またはギター的に表現するなら、「ブライトの高域の出方にはイコライジング感があるが、エクステンドで得られるのは、弦を新品に張り替えたときのように自然な輝きや抜け」といった印象だ。
なお、これはあくまで筆者の場合。だが同じように「この楽器の変化にだけは敏感」といったポイントがあるオーディオ&音楽ファンもいるはず。ノズルインサートを聴き比べて選択する際には、そうした自分ならではのポイントを意識して確かめると分かりやすいだろう。
ロバート・グラスパーの楽曲で言えば、ハイブリッドな音楽性の楽曲に含まれる様々なジャンル成分のうち、メロウ&ソウル寄りの成分、エレクトリック&ヒップホップ寄りの成分、どちらをより強く感じられるか。各ノズルインサートの印象は以下のとおり。
←メロウ&ソウル エレクトリック&ヒップホップ→ | |||||
ブライト | ・ | ・ | | | ■ | ・ |
エクステンド | ・ | ・ | ■ | ・ | ・ |
バランス | ・ | ■ | | | ・ | ・ |
ウォーム | ■ | ・ | | | ・ | ・ |
個人的には総じて、「エクステンドが良すぎる!」というのが正直な感想だ。

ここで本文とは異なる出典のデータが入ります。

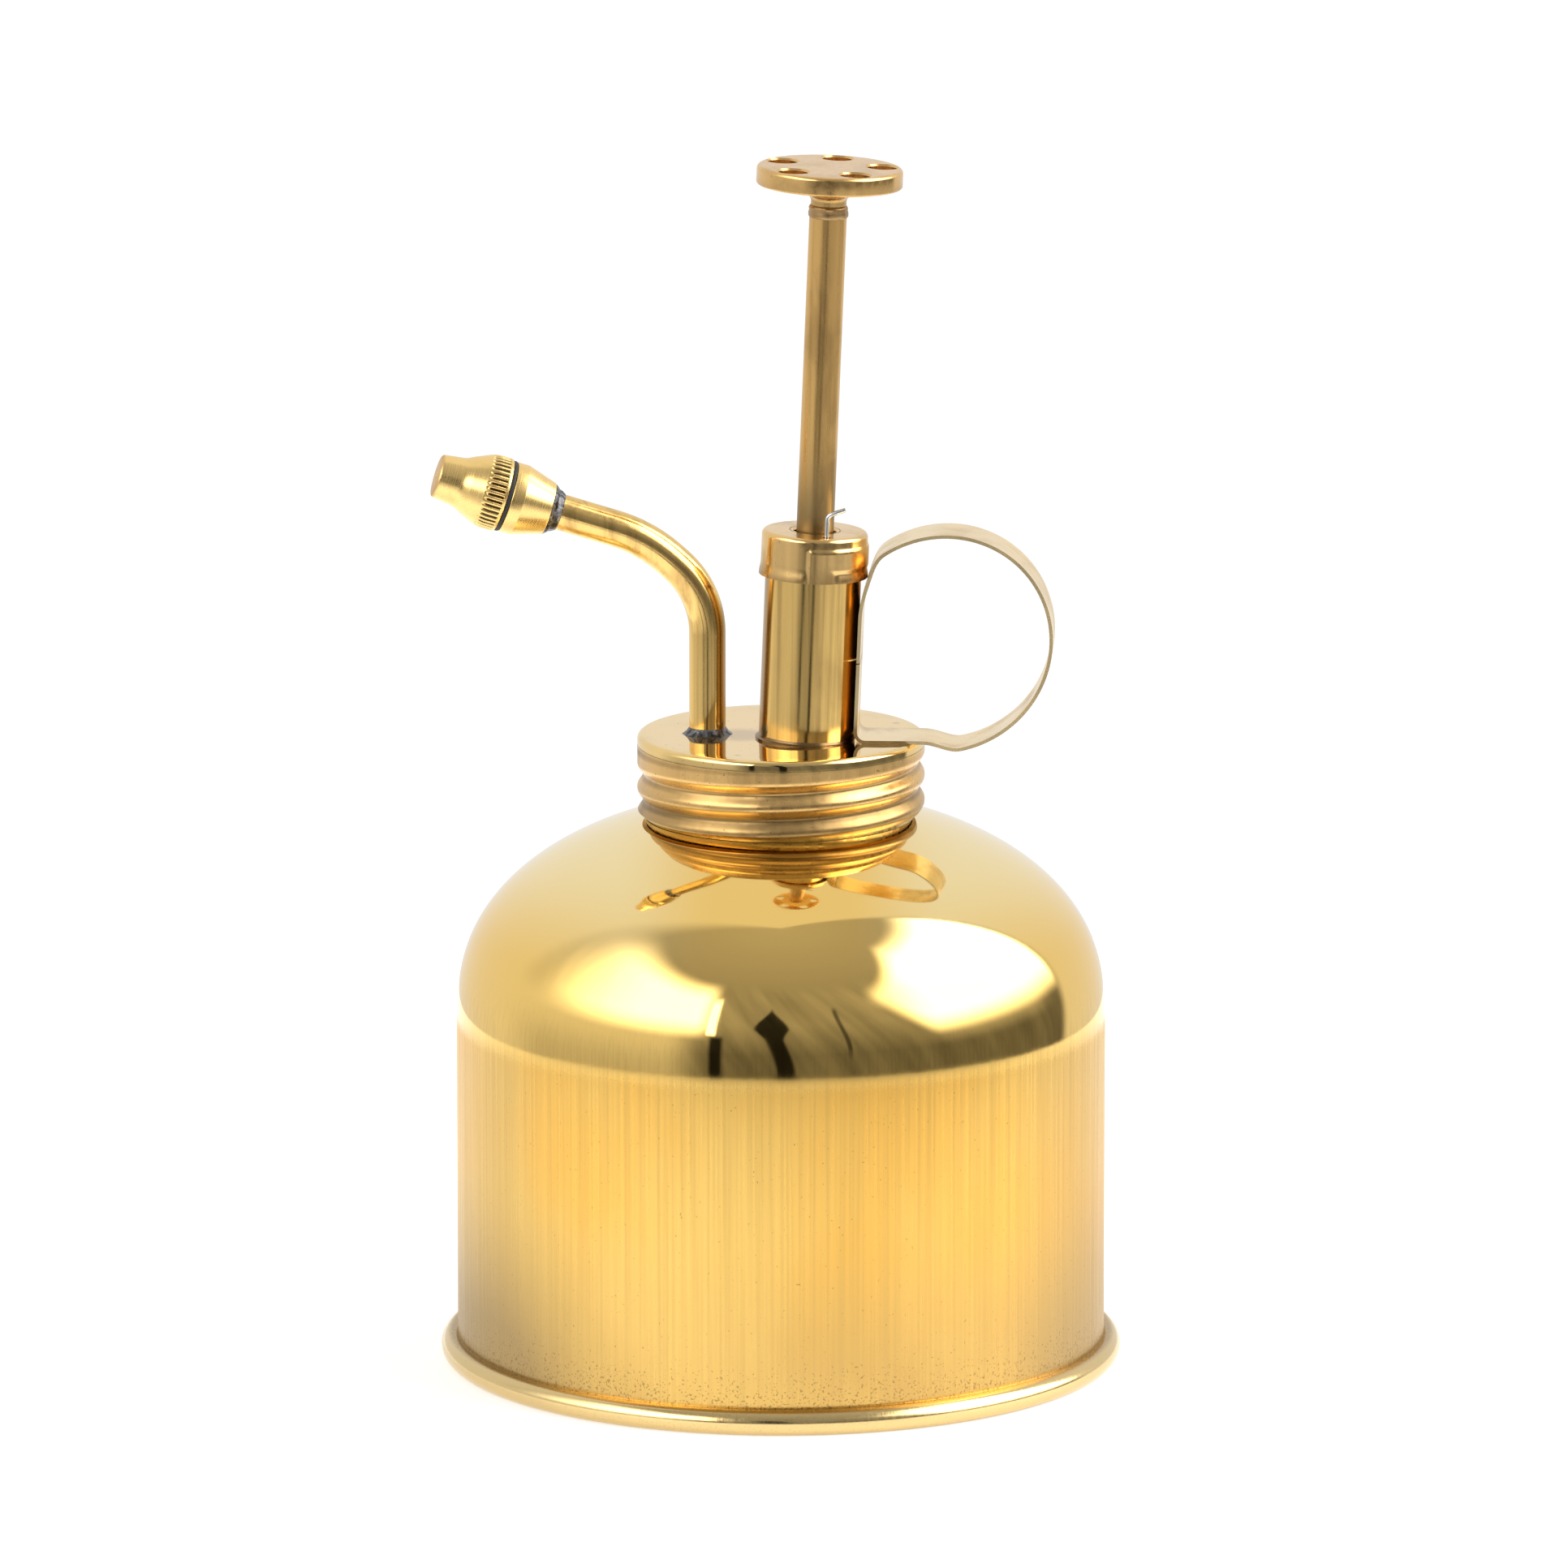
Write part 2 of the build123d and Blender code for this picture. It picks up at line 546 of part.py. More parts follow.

ただ、エクステンドがあれば十分ということではない。ユーザーによるチューニングは様々な要素の組み合わせであり、各要素の兼ね合い次第となるからだ。
たとえば、リケーブルやイヤーピースを、音質よりも使い勝手や快適性を重視して選んだ場合、音の傾向が意図せずソフトになってしまうこともあるだろう。そんな時は、ノズルインサートをブライトにすると、全体をニュートラルに持っていけるかもしれない。
音質だけを考えて柔軟に選択できるのがノズルインサートの強み、だからこそチューニングの最後のまとめに大活躍してくれる。そして、「チューニングの最後のまとめ」における対応の幅は、ノズルインサートのバリエーションあってこそといえる。